1.2.9 Canada will be chairing the 2006 OSCE Forum on Security Cooperation where a number of initiatives will be proposed. In order to ensure an effective leadership role during this chairmanship, consideration should be given to supplement the Mission with additional resources for the duration of this period. A request has already been made by the Mission to hire an intern for four months. In addition, a support staff has been offered by the Department of National Defence (DND), if DFAIT is willing to pay for housing and provide per diems. If neither option is possible, HQ should consider sending an officer on temporary duty.
1.2.10 Consider providing additional resources to the delegation for the period of the Canadian chairmanship.
1.2.10 IDR provided the financial resources in August-December 2006, for the temporary duty of a Department of National Defence (DND) officer to assist VOSCE, as well as to hire a temporary officer *** for that same period, while DND provided the salary of the officer. The two additional staff allowed VOSCE to carry out the duties required of the Canadian Chair of the OSCE's Forum for Security Cooperation with *** Canada's reputation on political-military issues.

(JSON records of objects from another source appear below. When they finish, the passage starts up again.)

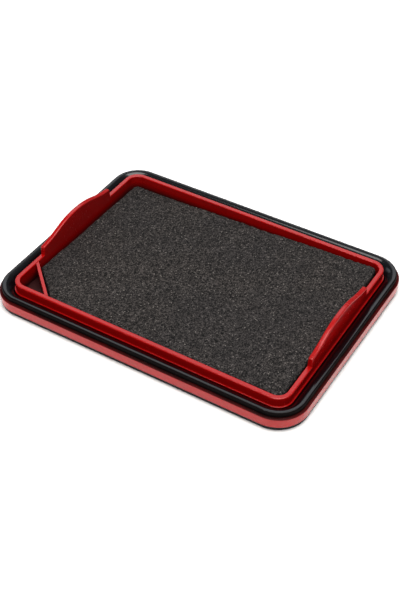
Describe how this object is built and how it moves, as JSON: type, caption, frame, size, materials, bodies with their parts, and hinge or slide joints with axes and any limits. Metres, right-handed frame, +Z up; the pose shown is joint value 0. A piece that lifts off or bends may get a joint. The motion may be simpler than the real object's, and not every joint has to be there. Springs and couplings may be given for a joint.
{
  "type": "ink pad",
  "caption": "Flat foam ink pad: red shell, black dished rim frame, and a lift-out red tray with arched end grips, a refill well, an ink felt and a foam pad.",
  "frame": {"origin": "middle of the footprint, on the surface that the pad stands on", "axes": "+X along the long side, from the end with the refill well to the other end; +Y across, away from the refill well; +Z up"},
  "size_m": [0.135, 0.1, 0.018],
  "materials": {
    "red_shell": "glossy moulded red",
    "black_plate": "fine spark-eroded texture",
    "black_frame": "glossy moulded black",
    "red_tray": "semi-gloss moulded red",
    "felt": "pressed wool felt, inked",
    "foam": "open-cell foam, dark grey",
    "foot_rubber": "moulded rubber",
    "screw_steel": "zinc-plated"
  },
  "bodies": {
    "base": {"base_shell": "red_shell", "base_plate": "black_plate", "rim_frame": "black_frame", "foot_front_left": "foot_rubber", "foot_front_right": "foot_rubber", "foot_rear_left": "foot_rubber", "foot_rear_right": "foot_rubber", "base_screws": "screw_steel"},
    "tray": {"pad_tray": "red_tray", "ink_felt": "felt"},
    "pad": {"foam_pad": "foam"}
  },
  "joints": [
    {"name": "tray_lift", "type": "slide", "parent": "base", "child": "tray", "axis": [0, 0, 1], "range_m": [0, 0.03]},
    {"name": "pad_lift", "type": "slide", "parent": "tray", "child": "pad", "axis": [0, 0, 1], "range_m": [0, 0.025]}
  ]
}
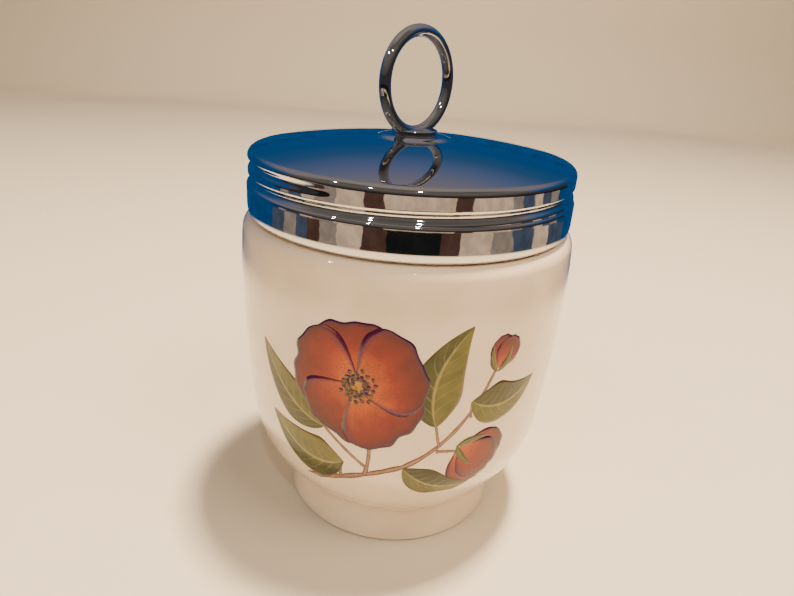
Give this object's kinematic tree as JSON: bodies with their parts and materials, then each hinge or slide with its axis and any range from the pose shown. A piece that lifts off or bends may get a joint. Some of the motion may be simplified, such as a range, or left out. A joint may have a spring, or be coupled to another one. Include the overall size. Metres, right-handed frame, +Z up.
{
  "type": "egg coddler",
  "caption": "Footed porcelain cup with a screw-on pressed metal cap and a lifting ring, for cooking an egg in hot water.",
  "frame": {"origin": "centre of the foot ring's resting face, on the cup's axis", "axes": "+Z up along the cup's axis, -Y towards the printed front, +X to the right seen from the front"},
  "size_m": [0.063, 0.063, 0.0945],
  "materials": {
    "porcelain": null,
    "chrome_sheet": "mirror chrome plate on rolled and pressed sheet",
    "chrome_wire": "mirror chrome plate on wire and turned metal",
    "washer_steel": "plain plated steel, slightly dull"
  },
  "bodies": {
    "cup": {"cup": "porcelain"},
    "lid_lift": {"rivet_washer": "washer_steel"},
    "lid": {"lid_cap": "chrome_sheet", "lifting_ring": "chrome_wire", "ring_stud": "chrome_wire"}
  },
  "joints": [
    {"name": "lid_rise", "type": "slide", "parent": "cup", "child": "lid_lift", "axis": [0, 0, 1], "range_m": [0, 0.011]},
    {"name": "lid_turn", "type": "hinge", "parent": "lid_lift", "child": "lid", "pos_m": [0, 0, 0.067], "axis": [0, 0, 1], "range_deg": [0, 1440]}
  ],
  "couplings": [
    {"joint": "lid_rise", "follows": "lid_turn", "m_per_rad": 0.00043767}
  ]
}
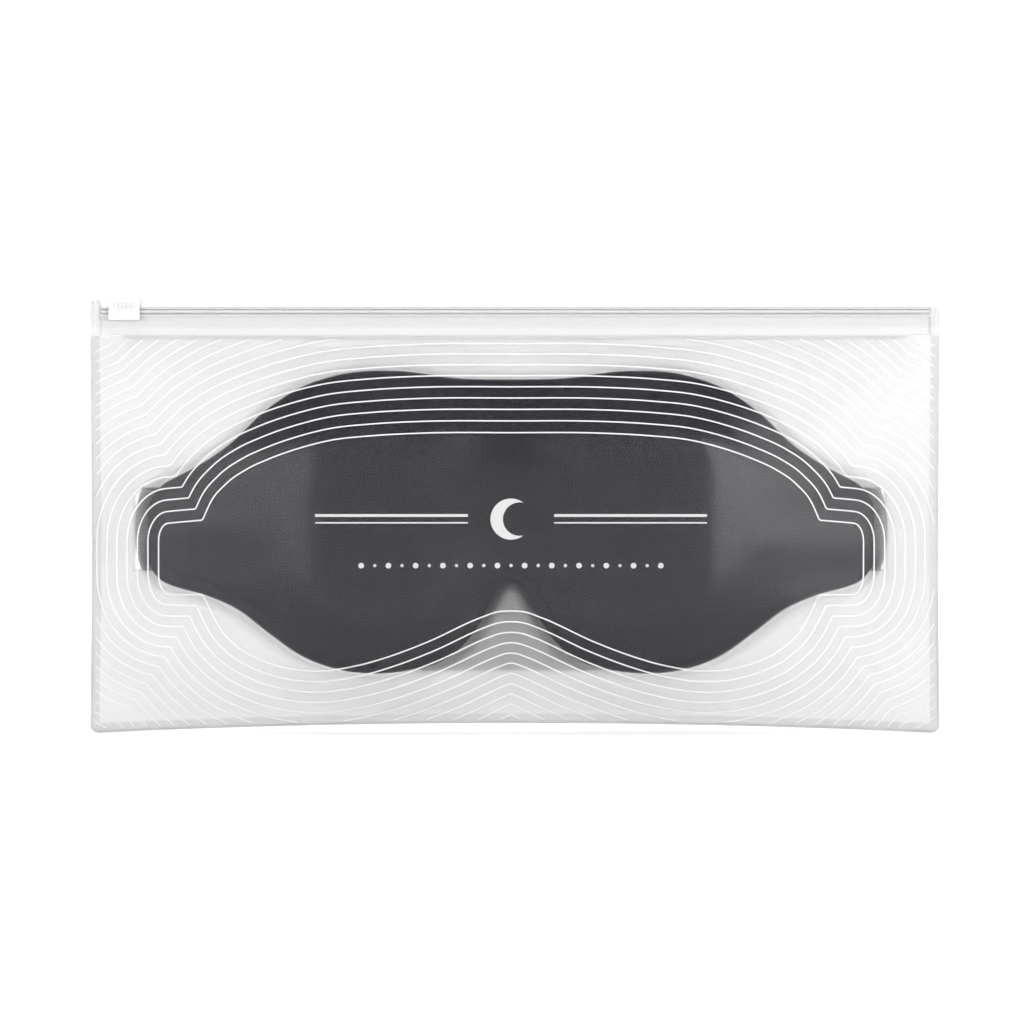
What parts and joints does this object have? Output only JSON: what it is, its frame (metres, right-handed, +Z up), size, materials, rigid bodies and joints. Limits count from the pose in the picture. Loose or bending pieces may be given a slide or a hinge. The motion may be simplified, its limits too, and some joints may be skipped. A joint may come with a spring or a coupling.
{
  "type": "sleep eye mask",
  "caption": "Contoured sleep eye mask with two eye cavities and an adjustable elastic strap, lying folded in a frosted slider-zip pouch.",
  "frame": {"origin": "middle of the pouch's bottom edge, halfway through its thickness", "axes": "+X along the pouch's width, to the right seen from the front; +Y from the front to the back; +Z up towards the zip"},
  "size_m": [0.258, 0.0214, 0.1319],
  "materials": {
    "frosted_film": "frosted, translucent, soft sheen",
    "zip_plastic": "translucent white, satin",
    "slider_plastic": "opaque white, moulded",
    "charcoal_fabric": "fine knit, matte charcoal",
    "moulded_foam": "moulded memory foam, matte",
    "lining_fabric": "brushed soft knit, matte",
    "elastic_webbing": "woven elastic, ribbed",
    "black_plastic": "moulded, satin black",
    "thread": "spun thread"
  },
  "bodies": {
    "pouch": {"pouch_front_film": "frosted_film", "pouch_back_film": "frosted_film", "zip_track_front": "zip_plastic", "zip_track_back": "zip_plastic"},
    "zip_slider": {"zip_slider": "slider_plastic"},
    "mask": {"mask_front_fabric": "charcoal_fabric", "mask_foam_core": "moulded_foam", "mask_lining": "lining_fabric", "strap_left": "elastic_webbing", "strap_right": "elastic_webbing", "strap_ring": "black_plastic", "tab_stitch_left": "thread", "tab_stitch_right": "thread", "loop_bartack": "thread"},
    "strap_slider": {"strap_slider": "black_plastic"}
  },
  "joints": [
    {"name": "zip_slide", "type": "slide", "parent": "pouch", "child": "zip_slider", "axis": [1, 0, 0], "range_m": [0, 0.237]},
    {"name": "mask_lift", "type": "slide", "parent": "pouch", "child": "mask", "axis": [0, 0, 1], "range_m": [0, 0.118], "deforming": ["pouch_front_film", "pouch_back_film", "zip_track_front", "zip_track_back"]},
    {"name": "strap_adjust", "type": "slide", "parent": "mask", "child": "strap_slider", "axis": [1, 0, 0], "range_m": [-0.015, 0.015]}
  ]
}
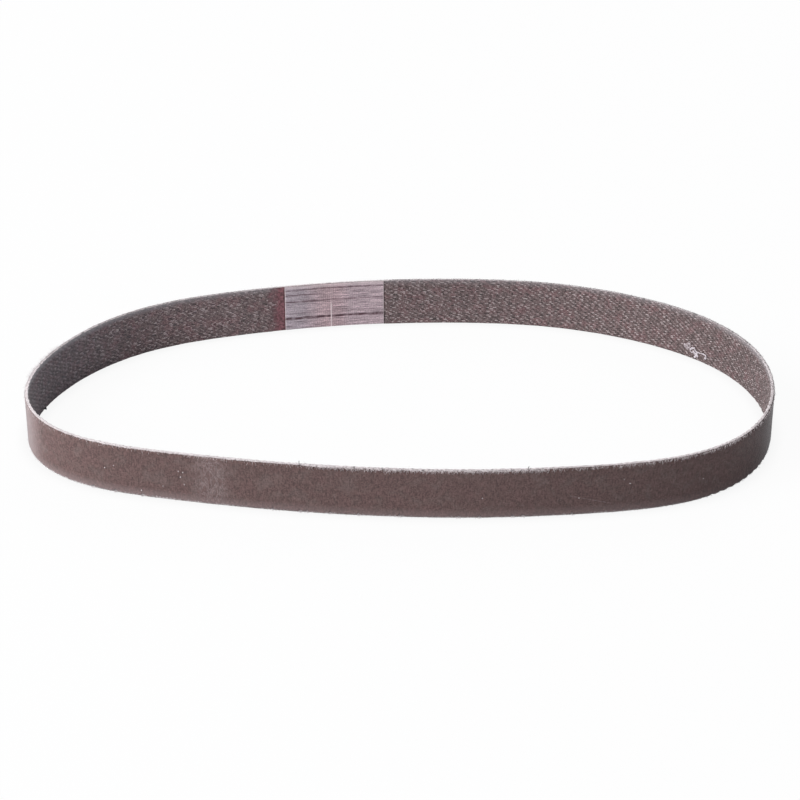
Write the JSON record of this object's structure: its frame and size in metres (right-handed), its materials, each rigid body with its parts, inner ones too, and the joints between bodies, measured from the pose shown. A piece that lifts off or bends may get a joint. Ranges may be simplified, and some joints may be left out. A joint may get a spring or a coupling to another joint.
{
  "type": "sanding belt",
  "caption": "Narrow endless sanding belt of coated twill cloth, butt joined under a reinforced tape, standing on its edge as a loose oval loop.",
  "frame": {"origin": "centre of the loop's bounding box, on the level of the lower edge that it stands on", "axes": "+X along the loop's longest extent, with the taped joint on the +Y side; +Z across the belt's width, upwards"},
  "size_m": [0.1814, 0.0984, 0.0127],
  "materials": {
    "coated_cloth": "matte brown abrasive grain outside, bare brown twill cloth inside",
    "filament_tape": "pale mauve film with lengthwise filaments, satin"
  },
  "bodies": {
    "root": {"abrasive_strip": "coated_cloth", "splice_tape": "filament_tape"}
  },
  "joints": []
}
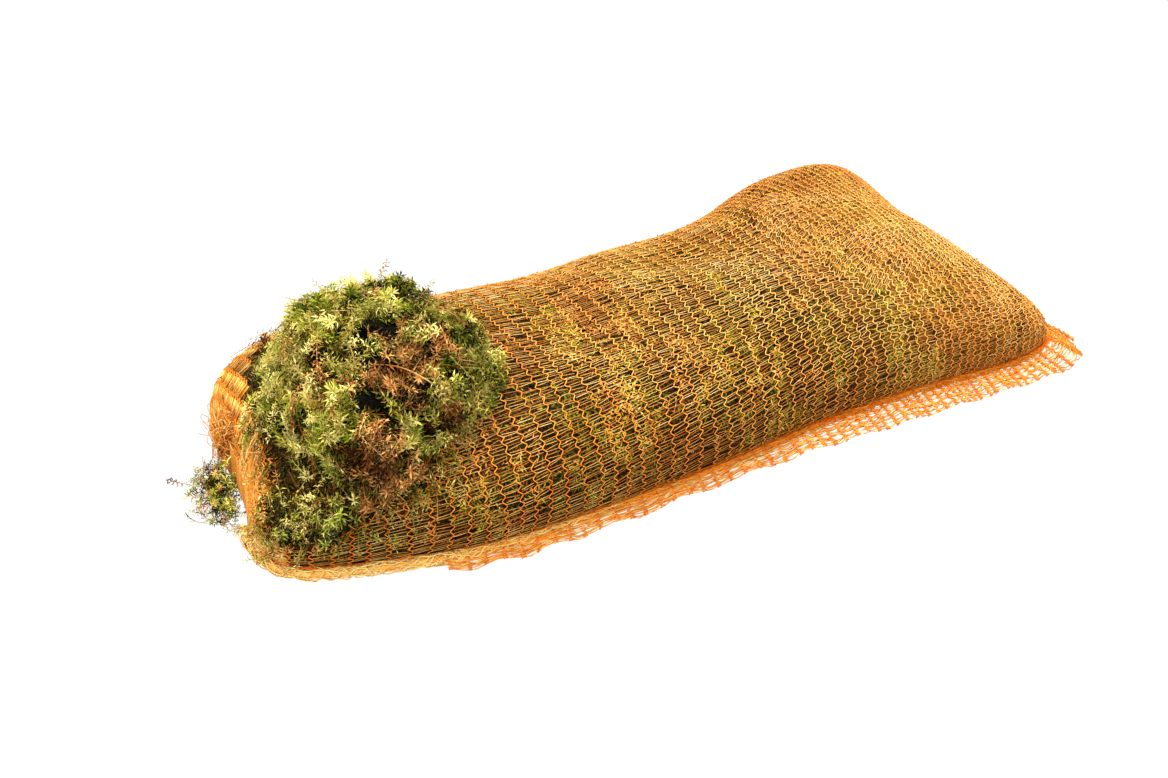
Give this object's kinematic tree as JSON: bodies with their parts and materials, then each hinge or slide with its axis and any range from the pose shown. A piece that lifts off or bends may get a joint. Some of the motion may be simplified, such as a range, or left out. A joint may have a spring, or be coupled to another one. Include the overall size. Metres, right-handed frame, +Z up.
{
  "type": "moss clump in a net sack",
  "caption": "Knitted net sack packed with moss, lying on its side, torn open at one end with a clump of moss pulled out.",
  "frame": {"origin": "under the middle of the whole object, on the surface that it lies on", "axes": "+X along the sack from its torn end to its flat end, +Y from its sewn side to its far side, +Z up"},
  "size_m": [0.6017, 0.2985, 0.1392],
  "materials": {
    "packed_moss": "damp and matt, brown and green",
    "green_moss": "matt, feathery",
    "grey_green_moss": "matt, feathery",
    "orange_net": "slightly shiny plastic yarn, knitted",
    "orange_bunch": "slightly shiny plastic yarn, gathered",
    "orange_seam": "plastic yarn, rolled and stitched",
    "orange_frill": "slightly shiny plastic yarn, open ladder knit"
  },
  "bodies": {
    "root": {"packed_moss": "packed_moss", "moss_clump": "green_moss", "fallen_tuft": "grey_green_moss", "net_sack": "orange_net", "gathered_end": "orange_bunch", "rolled_seam": "orange_seam", "seam_frill": "orange_frill"}
  },
  "joints": []
}
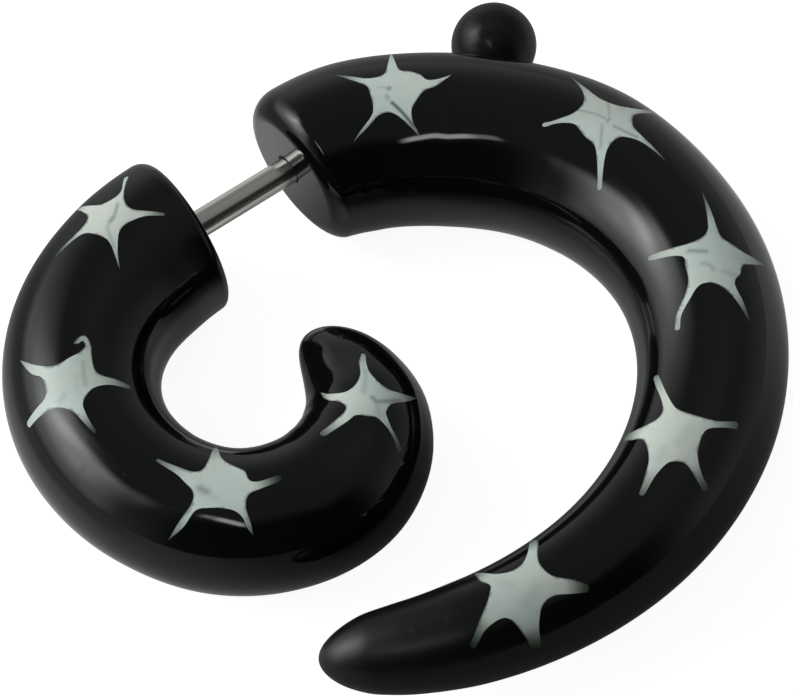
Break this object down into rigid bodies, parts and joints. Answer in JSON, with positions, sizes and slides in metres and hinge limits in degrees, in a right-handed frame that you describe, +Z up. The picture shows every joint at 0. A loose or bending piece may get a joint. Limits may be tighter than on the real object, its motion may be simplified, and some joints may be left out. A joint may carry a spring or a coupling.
{
  "type": "faux spiral plug earring",
  "caption": "Faux spiral plug earring: a clubbed front curl and a tapering back curl in black acrylic, joined through the ear lobe by a slim steel post with a screw ball.",
  "frame": {"origin": "on the surface that the earring rests on, below the middle of its overall box", "axes": "+X along the post from the front curl to the back curl, +Z up, square to the plane of the spiral, so the earring lies flat on its side and both curls bend towards -Y"},
  "size_m": [0.034, 0.0328, 0.0081],
  "materials": {
    "black_acrylic": "polished, with pale painted stars on the curls",
    "polished_steel": "polished"
  },
  "bodies": {
    "front": {"front_curl": "black_acrylic", "post": "polished_steel"},
    "ball": {"screw_ball": "black_acrylic"},
    "back": {"back_curl": "black_acrylic"}
  },
  "joints": [
    {"name": "swivel", "type": "hinge", "parent": "front", "child": "ball", "pos_m": [0.01325, 0.0125, 0.00404], "axis": [1, 0, 0], "continuous": true},
    {"name": "back_slide", "type": "slide", "parent": "ball", "child": "back", "axis": [1, 0, 0], "range_m": [-0.0055, 0]}
  ]
}
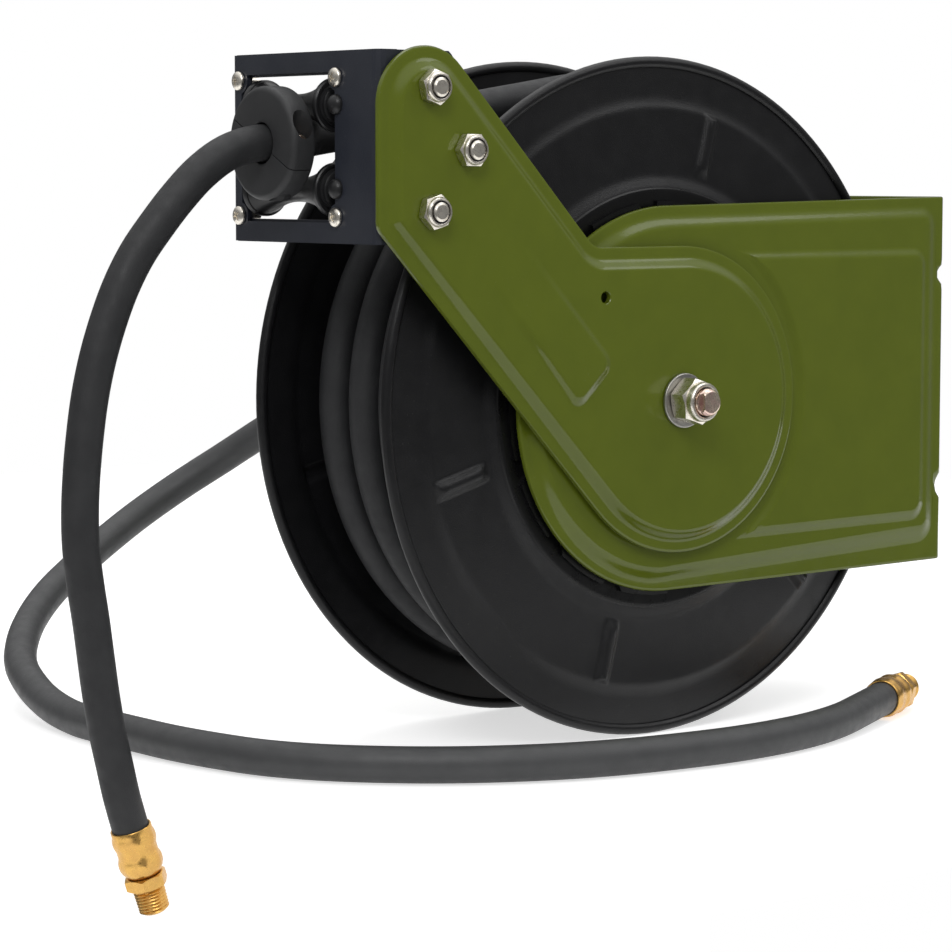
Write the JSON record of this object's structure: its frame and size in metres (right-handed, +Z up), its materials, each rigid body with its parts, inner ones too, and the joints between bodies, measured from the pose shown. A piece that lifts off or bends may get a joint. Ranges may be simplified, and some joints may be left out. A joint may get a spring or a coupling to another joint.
{
  "type": "retractable air hose reel",
  "caption": "Wall-mounted spring-rewind air hose reel: steel spool on a U bracket with a roller hose guide on an adjustable arm.",
  "frame": {"origin": "centre of the bracket's rear face, against the wall", "axes": "+X into the wall, +Y along the axle to the air inlet's side, +Z up"},
  "size_m": [0.4504, 0.3988, 0.3574],
  "materials": {
    "green_paint": "gloss olive green enamel",
    "black_paint": "semi-gloss black enamel",
    "graphite_paint": "satin graphite enamel",
    "hose_rubber": "matt black hose rubber",
    "black_rubber": "hard black rubber",
    "zinc": "bright zinc plate",
    "brass": "turned brass",
    "spring_steel": "blued spring steel",
    "nylon": "natural nylon",
    "black_nylon": "moulded black nylon"
  },
  "bodies": {
    "bracket": {"mount_bracket": "green_paint", "main_shaft": "zinc", "axle_washer": "zinc", "axle_nut": "zinc", "arm_bush": "nylon", "far_washer": "zinc", "far_nut": "zinc", "spring_arbor": "spring_steel", "pawl_stud": "zinc", "pawl_spring": "spring_steel", "inlet_adapter": "brass", "inlet_ferrule": "brass", "inlet_hose": "hose_rubber", "inlet_end_ferrule": "brass", "inlet_end_fitting": "brass"},
    "spool": {"near_flange": "black_paint", "far_flange": "black_paint", "drum": "black_paint", "ratchet_ring": "black_paint", "spring_case": "black_paint", "rewind_spring": "spring_steel", "near_bush": "nylon", "swivel_body": "brass", "swivel_seal_1": "black_rubber", "swivel_seal_2": "black_rubber", "hose_neck": "brass", "hose_core": "hose_rubber", "hose_winding": "hose_rubber"},
    "guide": {"guide_arm": "green_paint", "guide_plate": "graphite_paint", "guide_bolt_1": "zinc", "guide_bolt_2": "zinc", "guide_bolt_3": "zinc", "guide_collar_1": "zinc", "guide_collar_2": "zinc", "guide_collar_3": "zinc", "guide_nut_1": "zinc", "guide_nut_2": "zinc", "guide_nut_3": "zinc", "roller_frame": "graphite_paint", "plate_screw_1": "zinc", "plate_screw_2": "zinc", "plate_screw_3": "zinc", "plate_screw_4": "zinc", "upper_roller_pin": "zinc", "lower_roller_pin": "zinc", "stopper_upper": "black_rubber", "stopper_lower": "black_rubber", "stopper_screw_1": "zinc", "stopper_screw_2": "zinc", "hose_lead": "hose_rubber", "outlet_hose": "hose_rubber", "outlet_ferrule": "brass", "outlet_fitting": "brass"},
    "upper_roller_body": {"upper_roller": "black_nylon"},
    "lower_roller_body": {"lower_roller": "black_nylon"},
    "pawl_body": {"pawl": "zinc"}
  },
  "joints": [
    {"name": "spool_spin", "type": "hinge", "parent": "bracket", "child": "spool", "pos_m": [-0.175, 0, 0], "axis": [0, 1, 0], "continuous": true},
    {"name": "arm_pivot", "type": "hinge", "parent": "bracket", "child": "guide", "pos_m": [-0.175, 0, 0], "axis": [0, 1, 0], "range_deg": [-23, 69]},
    {"name": "upper_roller_spin", "type": "hinge", "parent": "guide", "child": "upper_roller_body", "pos_m": [-0.3295, 0.0055, 0.1273], "axis": [0, 1, 0], "continuous": true},
    {"name": "lower_roller_spin", "type": "hinge", "parent": "guide", "child": "lower_roller_body", "pos_m": [-0.3295, 0.0055, 0.0921], "axis": [0, 1, 0], "continuous": true},
    {"name": "pawl_pivot", "type": "hinge", "parent": "bracket", "child": "pawl_body", "pos_m": [-0.07268, -0.05185, 0.04555], "axis": [0, 1, 0], "range_deg": [0, 20]}
  ]
}
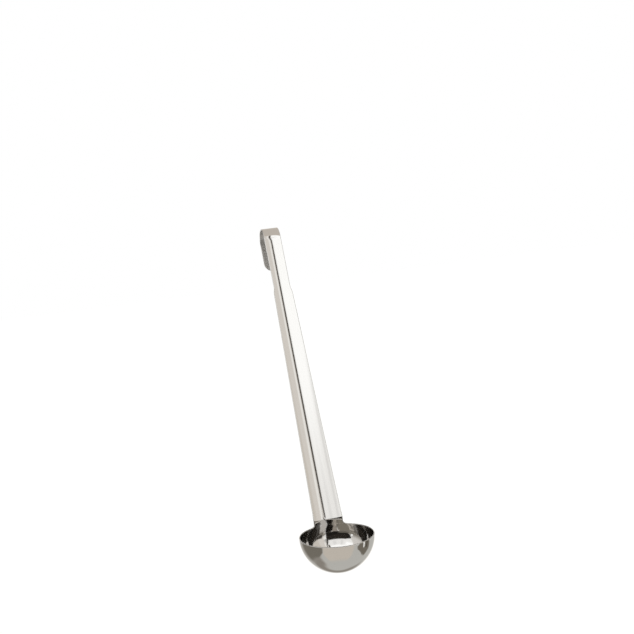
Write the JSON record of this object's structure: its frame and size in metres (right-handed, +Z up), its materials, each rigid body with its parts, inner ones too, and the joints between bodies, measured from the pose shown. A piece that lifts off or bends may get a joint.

1.2.11 Administrative services are provided to VOSCE by the Administration Section of the Embassy (Vienna), which is co-located on the same floor as the delegation. Despite the proximity of offices between the two missions, staff raised concerns with respect to the level of service provided to VOSCE, which they did not feel was comparable to that provided to the Embassy. Recommendations to address capacity, communications and morale issues in the Administration Section have been made in the Vienna report and should help improve service delivery to the Embassy, the Permanent Mission to International Organizations (VPERM) and VOSCE.